Copy each line of the listing below exactly.

───

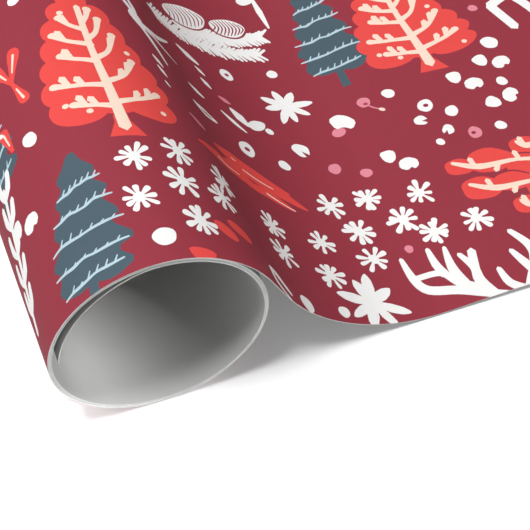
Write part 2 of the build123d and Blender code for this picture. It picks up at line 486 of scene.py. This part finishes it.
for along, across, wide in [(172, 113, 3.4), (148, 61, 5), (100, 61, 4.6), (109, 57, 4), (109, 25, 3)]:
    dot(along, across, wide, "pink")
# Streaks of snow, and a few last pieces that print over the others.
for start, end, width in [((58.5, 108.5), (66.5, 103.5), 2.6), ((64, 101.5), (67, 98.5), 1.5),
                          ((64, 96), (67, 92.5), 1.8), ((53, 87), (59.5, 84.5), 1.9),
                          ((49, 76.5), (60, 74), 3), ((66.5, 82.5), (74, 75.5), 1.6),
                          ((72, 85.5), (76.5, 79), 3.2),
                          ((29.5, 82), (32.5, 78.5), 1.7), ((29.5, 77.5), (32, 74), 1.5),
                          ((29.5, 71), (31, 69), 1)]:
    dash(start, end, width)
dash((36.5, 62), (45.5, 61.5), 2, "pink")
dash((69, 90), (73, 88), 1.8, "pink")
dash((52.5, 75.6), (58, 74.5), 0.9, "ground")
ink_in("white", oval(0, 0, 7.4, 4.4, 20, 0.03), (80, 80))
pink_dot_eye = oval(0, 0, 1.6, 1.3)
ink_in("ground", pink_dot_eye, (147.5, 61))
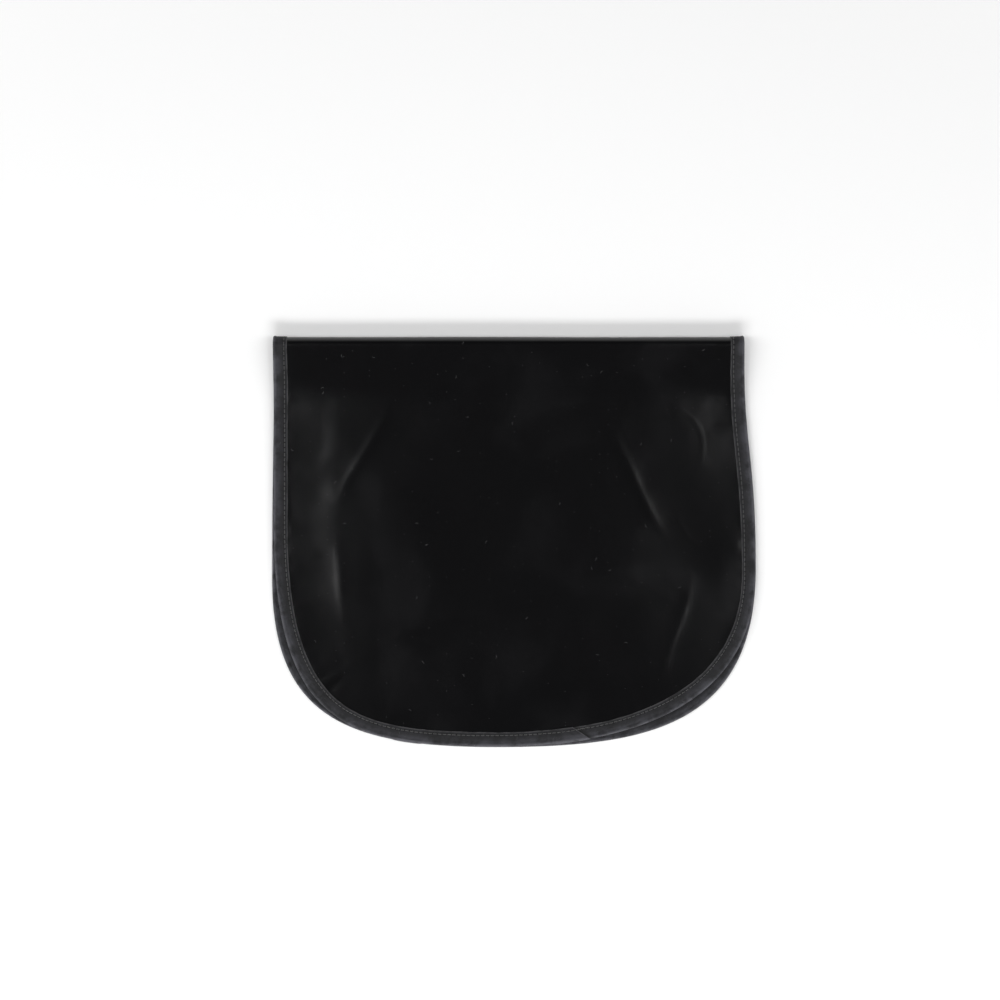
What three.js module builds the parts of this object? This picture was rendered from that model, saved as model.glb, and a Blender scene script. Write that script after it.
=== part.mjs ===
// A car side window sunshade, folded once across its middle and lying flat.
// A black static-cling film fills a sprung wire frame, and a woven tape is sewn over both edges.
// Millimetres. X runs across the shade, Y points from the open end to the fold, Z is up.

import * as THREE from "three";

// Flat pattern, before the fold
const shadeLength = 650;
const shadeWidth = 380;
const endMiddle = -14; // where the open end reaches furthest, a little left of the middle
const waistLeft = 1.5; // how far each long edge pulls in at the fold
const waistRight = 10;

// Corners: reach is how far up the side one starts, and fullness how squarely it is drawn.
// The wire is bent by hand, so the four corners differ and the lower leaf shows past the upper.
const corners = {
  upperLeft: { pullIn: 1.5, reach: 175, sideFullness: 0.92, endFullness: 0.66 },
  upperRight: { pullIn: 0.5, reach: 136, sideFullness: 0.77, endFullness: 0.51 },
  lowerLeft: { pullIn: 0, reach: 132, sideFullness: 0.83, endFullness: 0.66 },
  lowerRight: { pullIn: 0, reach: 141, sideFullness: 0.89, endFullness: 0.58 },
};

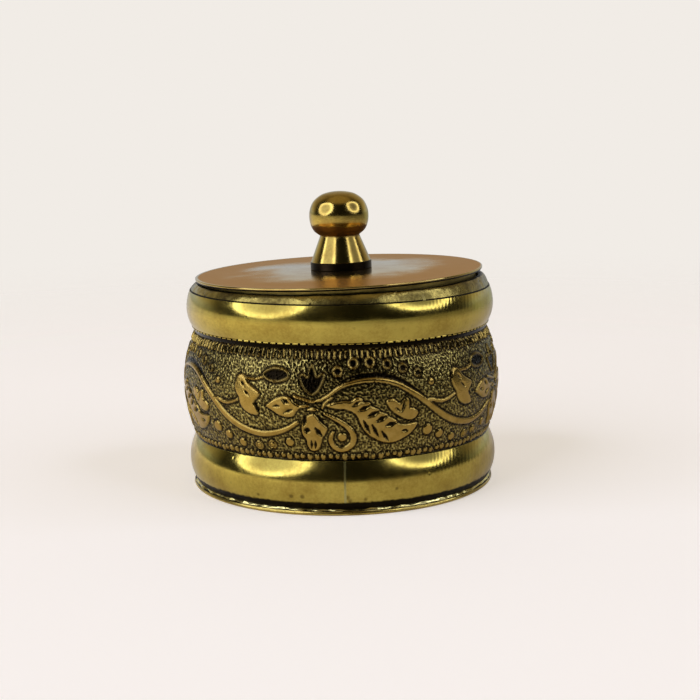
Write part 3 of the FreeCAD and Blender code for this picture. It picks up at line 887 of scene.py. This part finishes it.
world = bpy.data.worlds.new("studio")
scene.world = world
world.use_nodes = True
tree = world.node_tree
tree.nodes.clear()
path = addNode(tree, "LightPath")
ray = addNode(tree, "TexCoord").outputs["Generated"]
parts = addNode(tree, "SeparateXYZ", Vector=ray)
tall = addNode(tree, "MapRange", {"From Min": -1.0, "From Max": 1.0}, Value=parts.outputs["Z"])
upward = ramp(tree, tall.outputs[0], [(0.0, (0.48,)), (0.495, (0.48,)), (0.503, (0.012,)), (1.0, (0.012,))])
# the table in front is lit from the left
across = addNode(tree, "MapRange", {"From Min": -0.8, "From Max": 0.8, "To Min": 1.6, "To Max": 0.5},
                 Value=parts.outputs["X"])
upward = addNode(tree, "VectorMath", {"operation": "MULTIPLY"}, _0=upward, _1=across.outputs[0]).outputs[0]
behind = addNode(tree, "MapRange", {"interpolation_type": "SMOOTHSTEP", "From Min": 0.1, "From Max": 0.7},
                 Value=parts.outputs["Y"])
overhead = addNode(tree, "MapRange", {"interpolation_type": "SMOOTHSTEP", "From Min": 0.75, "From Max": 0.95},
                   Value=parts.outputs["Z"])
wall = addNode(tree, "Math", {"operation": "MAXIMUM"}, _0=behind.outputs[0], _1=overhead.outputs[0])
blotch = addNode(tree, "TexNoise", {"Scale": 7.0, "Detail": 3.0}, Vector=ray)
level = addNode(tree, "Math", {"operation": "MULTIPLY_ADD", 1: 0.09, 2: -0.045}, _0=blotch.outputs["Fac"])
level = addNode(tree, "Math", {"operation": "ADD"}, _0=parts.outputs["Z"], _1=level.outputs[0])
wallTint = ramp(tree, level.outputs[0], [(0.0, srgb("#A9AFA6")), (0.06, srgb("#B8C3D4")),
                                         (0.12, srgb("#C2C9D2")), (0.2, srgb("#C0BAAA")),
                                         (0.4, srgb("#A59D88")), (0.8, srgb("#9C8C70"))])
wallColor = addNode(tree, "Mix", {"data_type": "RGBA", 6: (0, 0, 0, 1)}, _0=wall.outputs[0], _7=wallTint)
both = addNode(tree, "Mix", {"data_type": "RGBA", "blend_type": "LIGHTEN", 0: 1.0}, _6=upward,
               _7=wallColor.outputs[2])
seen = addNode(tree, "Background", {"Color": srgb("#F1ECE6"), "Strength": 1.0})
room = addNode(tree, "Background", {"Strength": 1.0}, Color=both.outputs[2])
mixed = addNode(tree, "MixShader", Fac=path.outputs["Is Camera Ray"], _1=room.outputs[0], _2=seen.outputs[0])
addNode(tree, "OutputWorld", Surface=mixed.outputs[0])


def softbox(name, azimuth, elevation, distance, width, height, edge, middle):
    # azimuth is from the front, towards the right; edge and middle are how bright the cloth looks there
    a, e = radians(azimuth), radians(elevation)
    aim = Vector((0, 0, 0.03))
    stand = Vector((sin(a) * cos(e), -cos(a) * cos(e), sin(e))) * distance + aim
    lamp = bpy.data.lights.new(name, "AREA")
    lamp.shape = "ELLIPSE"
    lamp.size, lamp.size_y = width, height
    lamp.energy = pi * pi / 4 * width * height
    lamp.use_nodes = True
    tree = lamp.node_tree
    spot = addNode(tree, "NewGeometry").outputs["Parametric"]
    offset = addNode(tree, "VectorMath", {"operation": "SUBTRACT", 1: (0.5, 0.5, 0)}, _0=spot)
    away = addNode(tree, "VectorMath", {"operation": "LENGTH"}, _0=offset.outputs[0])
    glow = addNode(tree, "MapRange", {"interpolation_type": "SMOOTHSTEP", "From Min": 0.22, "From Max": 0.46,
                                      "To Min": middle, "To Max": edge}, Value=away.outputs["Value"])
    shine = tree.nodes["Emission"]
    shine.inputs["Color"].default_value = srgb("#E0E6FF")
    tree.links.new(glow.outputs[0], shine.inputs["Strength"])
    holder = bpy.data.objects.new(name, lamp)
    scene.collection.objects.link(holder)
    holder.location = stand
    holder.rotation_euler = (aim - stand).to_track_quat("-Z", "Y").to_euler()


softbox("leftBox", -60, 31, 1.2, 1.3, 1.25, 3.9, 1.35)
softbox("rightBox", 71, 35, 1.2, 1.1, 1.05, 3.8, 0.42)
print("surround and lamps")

───

▸ CORRECT RESPONSE
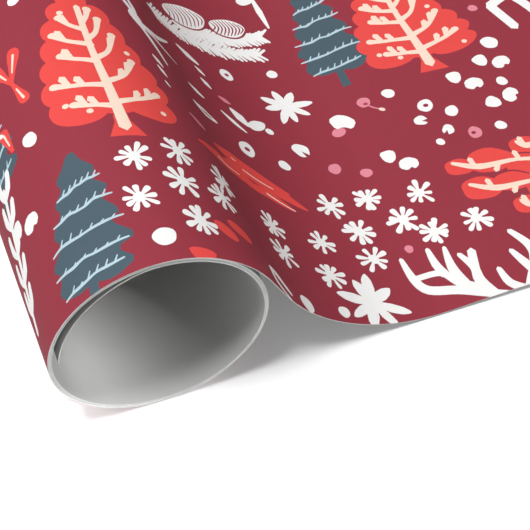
Write part 2 of the build123d and Blender code for this picture. It picks up at line 486 of scene.py. This part finishes it.
for along, across, wide in [(172, 113, 3.4), (148, 61, 5), (100, 61, 4.6), (109, 57, 4), (109, 25, 3)]:
    dot(along, across, wide, "pink")
# Streaks of snow, and a few last pieces that print over the others.
for start, end, width in [((58.5, 108.5), (66.5, 103.5), 2.6), ((64, 101.5), (67, 98.5), 1.5),
                          ((64, 96), (67, 92.5), 1.8), ((53, 87), (59.5, 84.5), 1.9),
                          ((49, 76.5), (60, 74), 3), ((66.5, 82.5), (74, 75.5), 1.6),
                          ((72, 85.5), (76.5, 79), 3.2),
                          ((29.5, 82), (32.5, 78.5), 1.7), ((29.5, 77.5), (32, 74), 1.5),
                          ((29.5, 71), (31, 69), 1)]:
    dash(start, end, width)
dash((36.5, 62), (45.5, 61.5), 2, "pink")
dash((69, 90), (73, 88), 1.8, "pink")
dash((52.5, 75.6), (58, 74.5), 0.9, "ground")
ink_in("white", oval(0, 0, 7.4, 4.4, 20, 0.03), (80, 80))
pink_dot_eye = oval(0, 0, 1.6, 1.3)
ink_in("ground", pink_dot_eye, (147.5, 61))
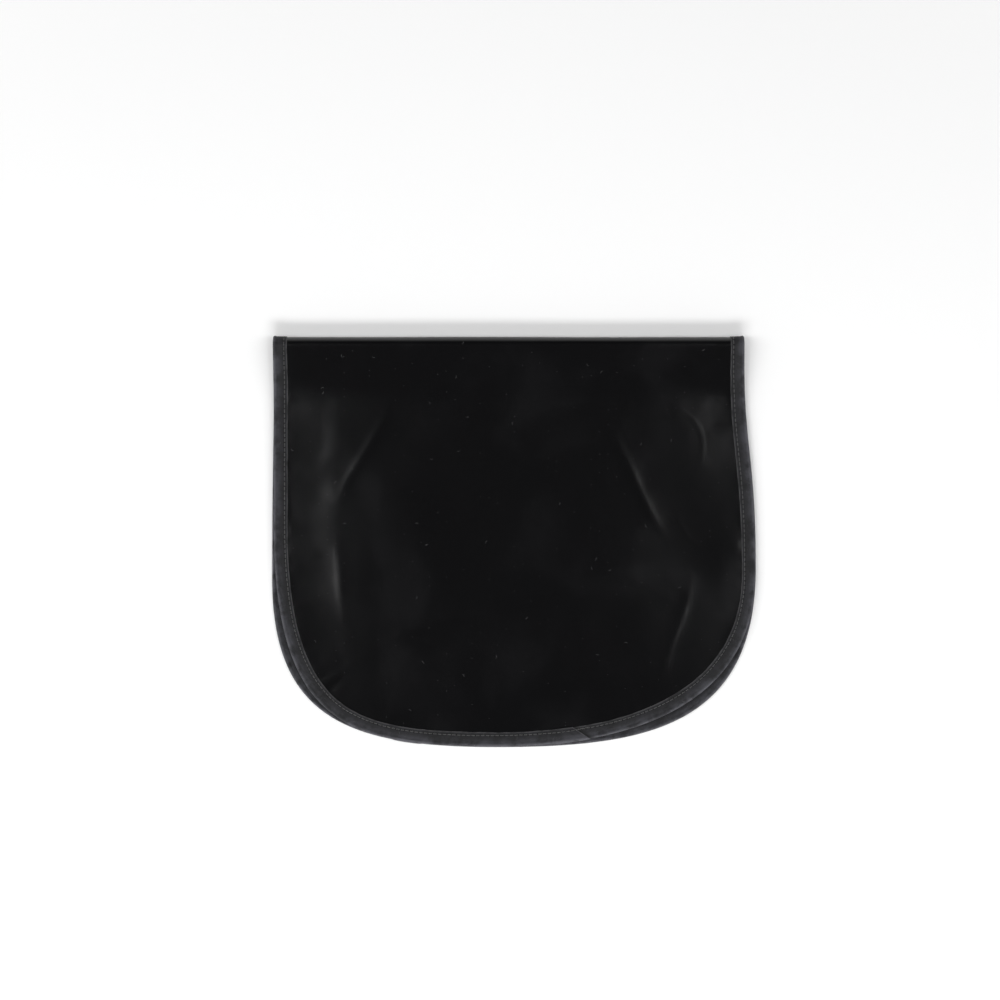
What three.js module builds the parts of this object? This picture was rendered from that model, saved as model.glb, and a Blender scene script. Write that script after it.
=== part.mjs ===
// A car side window sunshade, folded once across its middle and lying flat.
// A black static-cling film fills a sprung wire frame, and a woven tape is sewn over both edges.
// Millimetres. X runs across the shade, Y points from the open end to the fold, Z is up.

import * as THREE from "three";

// Flat pattern, before the fold
const shadeLength = 650;
const shadeWidth = 380;
const endMiddle = -14; // where the open end reaches furthest, a little left of the middle
const waistLeft = 1.5; // how far each long edge pulls in at the fold
const waistRight = 10;

// Corners: reach is how far up the side one starts, and fullness how squarely it is drawn.
// The wire is bent by hand, so the four corners differ and the lower leaf shows past the upper.
const corners = {
  upperLeft: { pullIn: 1.5, reach: 175, sideFullness: 0.92, endFullness: 0.66 },
  upperRight: { pullIn: 0.5, reach: 136, sideFullness: 0.77, endFullness: 0.51 },
  lowerLeft: { pullIn: 0, reach: 132, sideFullness: 0.83, endFullness: 0.66 },
  lowerRight: { pullIn: 0, reach: 141, sideFullness: 0.89, endFullness: 0.58 },
};

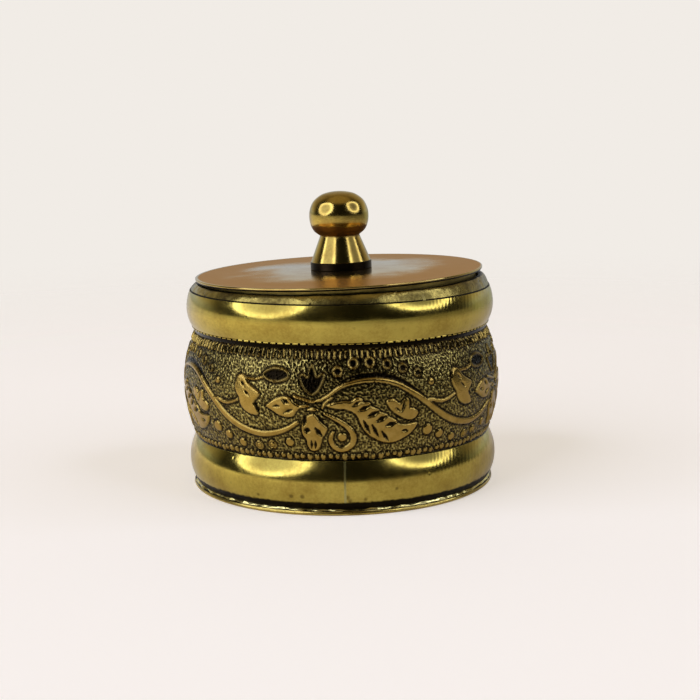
Write part 3 of the FreeCAD and Blender code for this picture. It picks up at line 887 of scene.py. This part finishes it.
world = bpy.data.worlds.new("studio")
scene.world = world
world.use_nodes = True
tree = world.node_tree
tree.nodes.clear()
path = addNode(tree, "LightPath")
ray = addNode(tree, "TexCoord").outputs["Generated"]
parts = addNode(tree, "SeparateXYZ", Vector=ray)
tall = addNode(tree, "MapRange", {"From Min": -1.0, "From Max": 1.0}, Value=parts.outputs["Z"])
upward = ramp(tree, tall.outputs[0], [(0.0, (0.48,)), (0.495, (0.48,)), (0.503, (0.012,)), (1.0, (0.012,))])
# the table in front is lit from the left
across = addNode(tree, "MapRange", {"From Min": -0.8, "From Max": 0.8, "To Min": 1.6, "To Max": 0.5},
                 Value=parts.outputs["X"])
upward = addNode(tree, "VectorMath", {"operation": "MULTIPLY"}, _0=upward, _1=across.outputs[0]).outputs[0]
behind = addNode(tree, "MapRange", {"interpolation_type": "SMOOTHSTEP", "From Min": 0.1, "From Max": 0.7},
                 Value=parts.outputs["Y"])
overhead = addNode(tree, "MapRange", {"interpolation_type": "SMOOTHSTEP", "From Min": 0.75, "From Max": 0.95},
                   Value=parts.outputs["Z"])
wall = addNode(tree, "Math", {"operation": "MAXIMUM"}, _0=behind.outputs[0], _1=overhead.outputs[0])
blotch = addNode(tree, "TexNoise", {"Scale": 7.0, "Detail": 3.0}, Vector=ray)
level = addNode(tree, "Math", {"operation": "MULTIPLY_ADD", 1: 0.09, 2: -0.045}, _0=blotch.outputs["Fac"])
level = addNode(tree, "Math", {"operation": "ADD"}, _0=parts.outputs["Z"], _1=level.outputs[0])
wallTint = ramp(tree, level.outputs[0], [(0.0, srgb("#A9AFA6")), (0.06, srgb("#B8C3D4")),
                                         (0.12, srgb("#C2C9D2")), (0.2, srgb("#C0BAAA")),
                                         (0.4, srgb("#A59D88")), (0.8, srgb("#9C8C70"))])
wallColor = addNode(tree, "Mix", {"data_type": "RGBA", 6: (0, 0, 0, 1)}, _0=wall.outputs[0], _7=wallTint)
both = addNode(tree, "Mix", {"data_type": "RGBA", "blend_type": "LIGHTEN", 0: 1.0}, _6=upward,
               _7=wallColor.outputs[2])
seen = addNode(tree, "Background", {"Color": srgb("#F1ECE6"), "Strength": 1.0})
room = addNode(tree, "Background", {"Strength": 1.0}, Color=both.outputs[2])
mixed = addNode(tree, "MixShader", Fac=path.outputs["Is Camera Ray"], _1=room.outputs[0], _2=seen.outputs[0])
addNode(tree, "OutputWorld", Surface=mixed.outputs[0])


def softbox(name, azimuth, elevation, distance, width, height, edge, middle):
    # azimuth is from the front, towards the right; edge and middle are how bright the cloth looks there
    a, e = radians(azimuth), radians(elevation)
    aim = Vector((0, 0, 0.03))
    stand = Vector((sin(a) * cos(e), -cos(a) * cos(e), sin(e))) * distance + aim
    lamp = bpy.data.lights.new(name, "AREA")
    lamp.shape = "ELLIPSE"
    lamp.size, lamp.size_y = width, height
    lamp.energy = pi * pi / 4 * width * height
    lamp.use_nodes = True
    tree = lamp.node_tree
    spot = addNode(tree, "NewGeometry").outputs["Parametric"]
    offset = addNode(tree, "VectorMath", {"operation": "SUBTRACT", 1: (0.5, 0.5, 0)}, _0=spot)
    away = addNode(tree, "VectorMath", {"operation": "LENGTH"}, _0=offset.outputs[0])
    glow = addNode(tree, "MapRange", {"interpolation_type": "SMOOTHSTEP", "From Min": 0.22, "From Max": 0.46,
                                      "To Min": middle, "To Max": edge}, Value=away.outputs["Value"])
    shine = tree.nodes["Emission"]
    shine.inputs["Color"].default_value = srgb("#E0E6FF")
    tree.links.new(glow.outputs[0], shine.inputs["Strength"])
    holder = bpy.data.objects.new(name, lamp)
    scene.collection.objects.link(holder)
    holder.location = stand
    holder.rotation_euler = (aim - stand).to_track_quat("-Z", "Y").to_euler()


softbox("leftBox", -60, 31, 1.2, 1.3, 1.25, 3.9, 1.35)
softbox("rightBox", 71, 35, 1.2, 1.1, 1.05, 3.8, 0.42)
print("surround and lamps")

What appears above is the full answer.